- [TASK] Can the data below be set down again exactly, line for line?
AVAILABLE DATA start
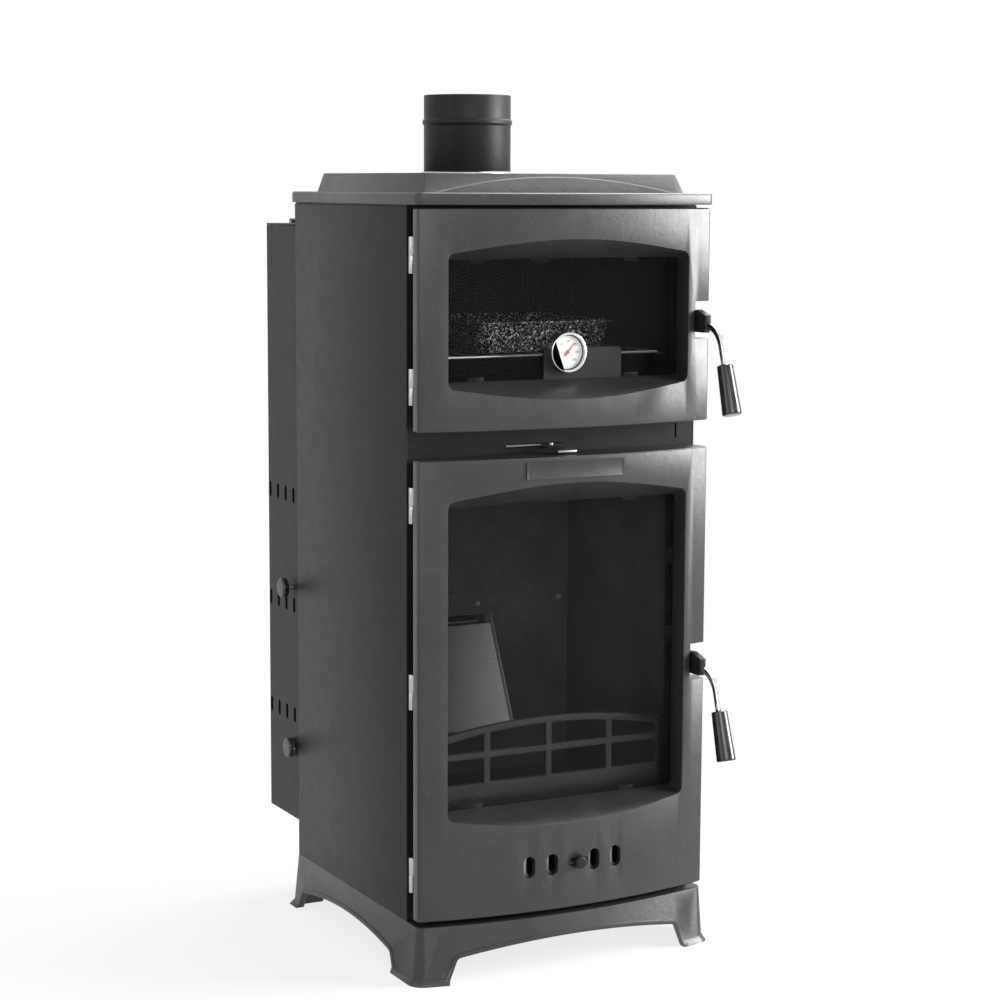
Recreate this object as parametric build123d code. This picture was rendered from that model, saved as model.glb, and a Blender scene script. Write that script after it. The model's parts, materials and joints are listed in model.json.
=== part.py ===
from build123d import *
import os
from math import cos, radians, sin, sqrt

# Free-standing cast-iron stove with an oven above the fire and a pellet hopper behind.
# Millimetres. X to the viewer's right, Y to the back, Z up. The sizes below are measured
# from the floor, the plane of symmetry and the mid depth of the steel body. The parts are
# exported with their origin on the floor, under the middle of the whole stove.

# Middle of the whole stove, with its handles and knobs
middle_x = -4.0
middle_y = -11.86

# Steel body
body_width = 464.0
body_depth = 392.0
body_bottom = 82.0
body_top = 1084.0
side_sheet = 3.0
back_sheet = 3.0
fit_gap = 0.3
tiny = 1.0

# Bow shared by the doors, the base and the top, seen from above
front_proud = 38.0
bow_rise = 28.0

# Base casting with feet
base_wall = 7.0
base_floor = 6.0
base_corner = 12.0
base_draft = 6.0
toe_height = 9.0
toe_reach = 6.0
side_arch_half = 158.0
side_arch_centre = 8.0
side_arch_spring = 27.0
side_arch_crown = 43.0
front_arch_half = 178.0
front_arch_spring = 36.0
front_arch_crown = 52.0
foot_slope = 15.0
arch_corner = 9.0
arch_rim_height = 6.0
arch_rim_proud = 2.0

# Top casting
top_gap = 2.0
top_thick = 16.0
top_overhang = 3.0
top_corner = 10.0
top_chamfer = 2.0
top_wall = 7.0
platform_height = 27.0
platform_inset = 25.0
platform_slope_x = 7.0
platform_forward = 4.0
platform_slope_front = 14.0
platform_back_inset = 28.0
platform_slope_back = 8.0
relief_inset = 17.0
relief_crown = 22.0
relief_proud = 1.6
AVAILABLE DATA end
- [PROBLEM SOLUTION]
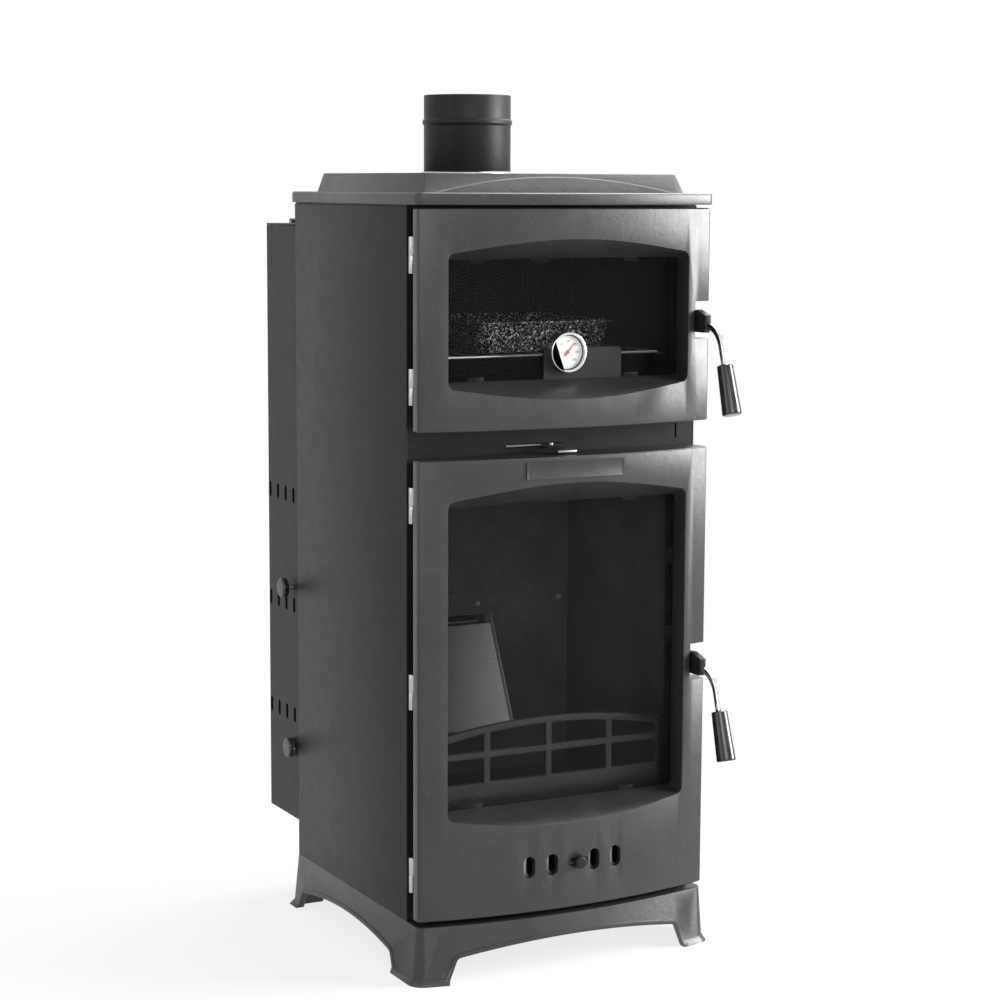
Recreate this object as parametric build123d code. This picture was rendered from that model, saved as model.glb, and a Blender scene script. Write that script after it. The model's parts, materials and joints are listed in model.json.
=== part.py ===
from build123d import *
import os
from math import cos, radians, sin, sqrt

# Free-standing cast-iron stove with an oven above the fire and a pellet hopper behind.
# Millimetres. X to the viewer's right, Y to the back, Z up. The sizes below are measured
# from the floor, the plane of symmetry and the mid depth of the steel body. The parts are
# exported with their origin on the floor, under the middle of the whole stove.

# Middle of the whole stove, with its handles and knobs
middle_x = -4.0
middle_y = -11.86

# Steel body
body_width = 464.0
body_depth = 392.0
body_bottom = 82.0
body_top = 1084.0
side_sheet = 3.0
back_sheet = 3.0
fit_gap = 0.3
tiny = 1.0

# Bow shared by the doors, the base and the top, seen from above
front_proud = 38.0
bow_rise = 28.0

# Base casting with feet
base_wall = 7.0
base_floor = 6.0
base_corner = 12.0
base_draft = 6.0
toe_height = 9.0
toe_reach = 6.0
side_arch_half = 158.0
side_arch_centre = 8.0
side_arch_spring = 27.0
side_arch_crown = 43.0
front_arch_half = 178.0
front_arch_spring = 36.0
front_arch_crown = 52.0
foot_slope = 15.0
arch_corner = 9.0
arch_rim_height = 6.0
arch_rim_proud = 2.0

# Top casting
top_gap = 2.0
top_thick = 16.0
top_overhang = 3.0
top_corner = 10.0
top_chamfer = 2.0
top_wall = 7.0
platform_height = 27.0
platform_inset = 25.0
platform_slope_x = 7.0
platform_forward = 4.0
platform_slope_front = 14.0
platform_back_inset = 28.0
platform_slope_back = 8.0
relief_inset = 17.0
relief_crown = 22.0
relief_proud = 1.6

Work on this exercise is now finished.